### WORK TO COMPLETE
Reproduce each line of the listing exactly.

DATA SHOWN start

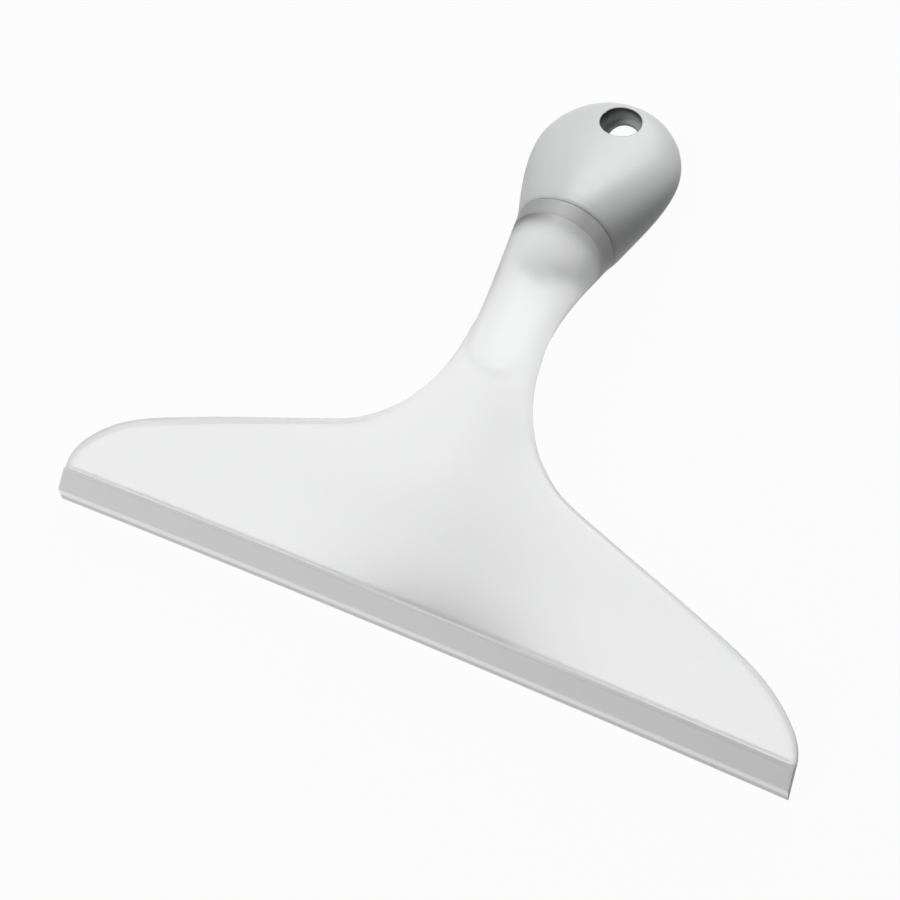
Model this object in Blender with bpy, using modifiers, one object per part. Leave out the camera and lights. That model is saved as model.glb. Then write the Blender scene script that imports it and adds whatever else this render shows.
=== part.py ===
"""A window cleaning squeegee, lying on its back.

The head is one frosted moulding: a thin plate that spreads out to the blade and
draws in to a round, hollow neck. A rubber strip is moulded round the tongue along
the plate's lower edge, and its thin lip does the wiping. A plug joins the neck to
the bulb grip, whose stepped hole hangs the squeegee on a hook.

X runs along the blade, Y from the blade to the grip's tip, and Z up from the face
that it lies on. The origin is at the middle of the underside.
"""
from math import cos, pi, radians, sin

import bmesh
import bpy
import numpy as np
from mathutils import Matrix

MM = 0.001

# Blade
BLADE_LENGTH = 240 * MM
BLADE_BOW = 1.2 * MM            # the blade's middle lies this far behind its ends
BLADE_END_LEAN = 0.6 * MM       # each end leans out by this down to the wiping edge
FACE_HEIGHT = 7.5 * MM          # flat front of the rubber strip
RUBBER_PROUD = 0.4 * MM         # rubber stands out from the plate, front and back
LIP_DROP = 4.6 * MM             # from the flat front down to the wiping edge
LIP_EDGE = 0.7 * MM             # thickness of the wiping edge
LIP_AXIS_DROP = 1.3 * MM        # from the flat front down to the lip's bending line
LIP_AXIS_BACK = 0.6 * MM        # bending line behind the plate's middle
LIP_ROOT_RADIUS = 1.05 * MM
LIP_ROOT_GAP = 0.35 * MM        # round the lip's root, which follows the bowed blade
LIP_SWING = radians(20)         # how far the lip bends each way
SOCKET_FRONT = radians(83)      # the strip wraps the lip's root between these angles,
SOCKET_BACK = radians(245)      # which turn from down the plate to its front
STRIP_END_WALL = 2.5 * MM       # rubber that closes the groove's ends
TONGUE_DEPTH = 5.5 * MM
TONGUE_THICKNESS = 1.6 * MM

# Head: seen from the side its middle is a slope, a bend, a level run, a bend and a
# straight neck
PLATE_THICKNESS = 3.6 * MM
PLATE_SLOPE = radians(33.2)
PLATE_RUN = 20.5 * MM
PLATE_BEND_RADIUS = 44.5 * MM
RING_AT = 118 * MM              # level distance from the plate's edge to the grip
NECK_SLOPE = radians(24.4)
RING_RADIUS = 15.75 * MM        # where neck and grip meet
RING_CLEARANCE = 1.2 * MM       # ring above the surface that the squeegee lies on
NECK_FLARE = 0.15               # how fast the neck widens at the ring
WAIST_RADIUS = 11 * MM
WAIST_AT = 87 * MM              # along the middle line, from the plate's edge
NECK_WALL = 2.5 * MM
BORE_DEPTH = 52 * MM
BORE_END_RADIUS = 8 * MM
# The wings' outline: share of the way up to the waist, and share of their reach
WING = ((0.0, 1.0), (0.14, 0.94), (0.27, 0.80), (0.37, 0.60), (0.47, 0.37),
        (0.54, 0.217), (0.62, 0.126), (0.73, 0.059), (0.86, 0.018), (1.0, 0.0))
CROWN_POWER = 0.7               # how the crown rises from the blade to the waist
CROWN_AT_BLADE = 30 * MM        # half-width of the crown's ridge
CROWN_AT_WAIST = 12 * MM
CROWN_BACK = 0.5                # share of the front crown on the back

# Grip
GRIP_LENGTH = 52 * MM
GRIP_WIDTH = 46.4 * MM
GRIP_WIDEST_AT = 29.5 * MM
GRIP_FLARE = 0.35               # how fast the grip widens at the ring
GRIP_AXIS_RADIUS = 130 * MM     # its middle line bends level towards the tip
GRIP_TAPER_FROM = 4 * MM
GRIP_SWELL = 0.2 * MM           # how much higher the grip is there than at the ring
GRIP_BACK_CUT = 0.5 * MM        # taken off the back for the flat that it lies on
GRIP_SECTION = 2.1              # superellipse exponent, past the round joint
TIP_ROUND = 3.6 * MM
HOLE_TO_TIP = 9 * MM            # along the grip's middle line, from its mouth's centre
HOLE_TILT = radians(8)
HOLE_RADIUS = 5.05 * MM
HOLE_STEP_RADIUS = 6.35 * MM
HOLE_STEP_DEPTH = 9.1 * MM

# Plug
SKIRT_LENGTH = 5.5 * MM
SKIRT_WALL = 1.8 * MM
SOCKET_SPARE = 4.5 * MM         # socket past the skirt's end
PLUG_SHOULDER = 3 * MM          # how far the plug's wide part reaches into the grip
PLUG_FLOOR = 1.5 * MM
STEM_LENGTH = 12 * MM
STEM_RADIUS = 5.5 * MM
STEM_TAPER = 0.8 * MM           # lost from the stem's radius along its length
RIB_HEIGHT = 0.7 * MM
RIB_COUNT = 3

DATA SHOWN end

### OUTPUT FOR THIS EXERCISE
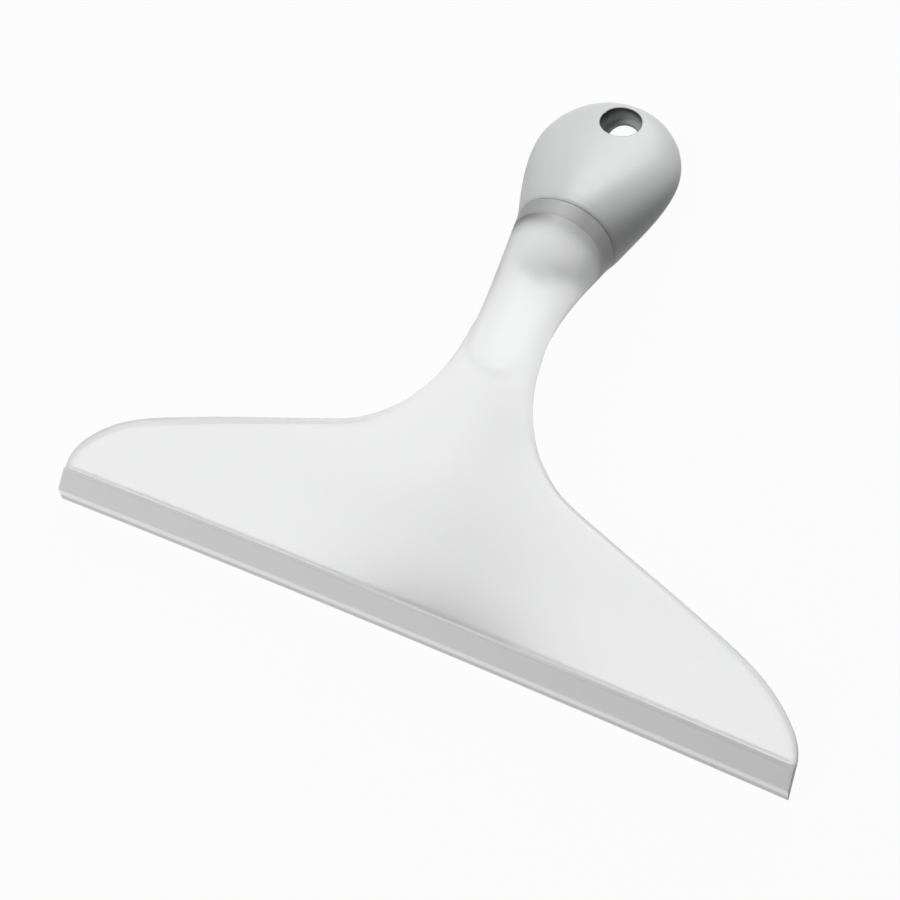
Model this object in Blender with bpy, using modifiers, one object per part. Leave out the camera and lights. That model is saved as model.glb. Then write the Blender scene script that imports it and adds whatever else this render shows.
=== part.py ===
"""A window cleaning squeegee, lying on its back.

The head is one frosted moulding: a thin plate that spreads out to the blade and
draws in to a round, hollow neck. A rubber strip is moulded round the tongue along
the plate's lower edge, and its thin lip does the wiping. A plug joins the neck to
the bulb grip, whose stepped hole hangs the squeegee on a hook.

X runs along the blade, Y from the blade to the grip's tip, and Z up from the face
that it lies on. The origin is at the middle of the underside.
"""
from math import cos, pi, radians, sin

import bmesh
import bpy
import numpy as np
from mathutils import Matrix

MM = 0.001

# Blade
BLADE_LENGTH = 240 * MM
BLADE_BOW = 1.2 * MM            # the blade's middle lies this far behind its ends
BLADE_END_LEAN = 0.6 * MM       # each end leans out by this down to the wiping edge
FACE_HEIGHT = 7.5 * MM          # flat front of the rubber strip
RUBBER_PROUD = 0.4 * MM         # rubber stands out from the plate, front and back
LIP_DROP = 4.6 * MM             # from the flat front down to the wiping edge
LIP_EDGE = 0.7 * MM             # thickness of the wiping edge
LIP_AXIS_DROP = 1.3 * MM        # from the flat front down to the lip's bending line
LIP_AXIS_BACK = 0.6 * MM        # bending line behind the plate's middle
LIP_ROOT_RADIUS = 1.05 * MM
LIP_ROOT_GAP = 0.35 * MM        # round the lip's root, which follows the bowed blade
LIP_SWING = radians(20)         # how far the lip bends each way
SOCKET_FRONT = radians(83)      # the strip wraps the lip's root between these angles,
SOCKET_BACK = radians(245)      # which turn from down the plate to its front
STRIP_END_WALL = 2.5 * MM       # rubber that closes the groove's ends
TONGUE_DEPTH = 5.5 * MM
TONGUE_THICKNESS = 1.6 * MM

# Head: seen from the side its middle is a slope, a bend, a level run, a bend and a
# straight neck
PLATE_THICKNESS = 3.6 * MM
PLATE_SLOPE = radians(33.2)
PLATE_RUN = 20.5 * MM
PLATE_BEND_RADIUS = 44.5 * MM
RING_AT = 118 * MM              # level distance from the plate's edge to the grip
NECK_SLOPE = radians(24.4)
RING_RADIUS = 15.75 * MM        # where neck and grip meet
RING_CLEARANCE = 1.2 * MM       # ring above the surface that the squeegee lies on
NECK_FLARE = 0.15               # how fast the neck widens at the ring
WAIST_RADIUS = 11 * MM
WAIST_AT = 87 * MM              # along the middle line, from the plate's edge
NECK_WALL = 2.5 * MM
BORE_DEPTH = 52 * MM
BORE_END_RADIUS = 8 * MM
# The wings' outline: share of the way up to the waist, and share of their reach
WING = ((0.0, 1.0), (0.14, 0.94), (0.27, 0.80), (0.37, 0.60), (0.47, 0.37),
        (0.54, 0.217), (0.62, 0.126), (0.73, 0.059), (0.86, 0.018), (1.0, 0.0))
CROWN_POWER = 0.7               # how the crown rises from the blade to the waist
CROWN_AT_BLADE = 30 * MM        # half-width of the crown's ridge
CROWN_AT_WAIST = 12 * MM
CROWN_BACK = 0.5                # share of the front crown on the back

# Grip
GRIP_LENGTH = 52 * MM
GRIP_WIDTH = 46.4 * MM
GRIP_WIDEST_AT = 29.5 * MM
GRIP_FLARE = 0.35               # how fast the grip widens at the ring
GRIP_AXIS_RADIUS = 130 * MM     # its middle line bends level towards the tip
GRIP_TAPER_FROM = 4 * MM
GRIP_SWELL = 0.2 * MM           # how much higher the grip is there than at the ring
GRIP_BACK_CUT = 0.5 * MM        # taken off the back for the flat that it lies on
GRIP_SECTION = 2.1              # superellipse exponent, past the round joint
TIP_ROUND = 3.6 * MM
HOLE_TO_TIP = 9 * MM            # along the grip's middle line, from its mouth's centre
HOLE_TILT = radians(8)
HOLE_RADIUS = 5.05 * MM
HOLE_STEP_RADIUS = 6.35 * MM
HOLE_STEP_DEPTH = 9.1 * MM

# Plug
SKIRT_LENGTH = 5.5 * MM
SKIRT_WALL = 1.8 * MM
SOCKET_SPARE = 4.5 * MM         # socket past the skirt's end
PLUG_SHOULDER = 3 * MM          # how far the plug's wide part reaches into the grip
PLUG_FLOOR = 1.5 * MM
STEM_LENGTH = 12 * MM
STEM_RADIUS = 5.5 * MM
STEM_TAPER = 0.8 * MM           # lost from the stem's radius along its length
RIB_HEIGHT = 0.7 * MM
RIB_COUNT = 3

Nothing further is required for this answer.